Closed anastasia closed 7 years ago
It turns out these warcs are all truncated... something happened when they were being saved to perma-mirror. Either the saving process hung, mid-write, or celery inappropriately terminated the capture process due to timeout. Investigating further......
Manually dove into the below using rdb:
def close_warc_after_writing(self, out):
out.flush()
out.seek(0)
default_storage.store_file(out, self.warc_storage_file(), overwrite=True)
out.close()
If you contrive a partial write, inside default_storage.store_file, you can arrange for a truncated warc that looks just like our LOCKSS-reported failures.
Hopefully this will happen far less frequently with the tweaked capture code. Closing for now; will reopen if this behavior resurfaces.

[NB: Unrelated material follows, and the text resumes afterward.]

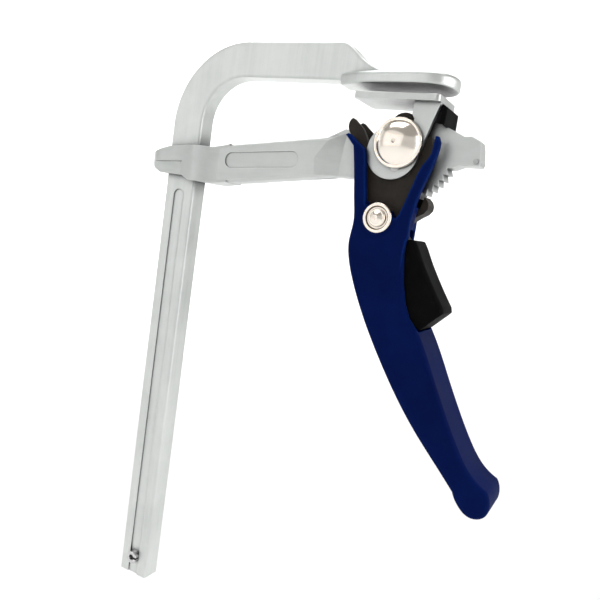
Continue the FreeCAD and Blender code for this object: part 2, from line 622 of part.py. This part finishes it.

(We're now allowing 2 minutes for recovery after soft time out, and found at least one reason SoftTimeOut was getting ignored, before. https://github.com/harvard-lil/perma/commit/6ac4ba742d2bb2b0f7f9502841353f8c10967587)
We should consider having different fields for different types of failures. For instance, I think perma.cc/XR5M-BWGY should be marked as
primary_capture.status == "success"
because it's possible to replay this warc. However, possibly because of a failed s3 transfer, we're marking primary capture status as failed.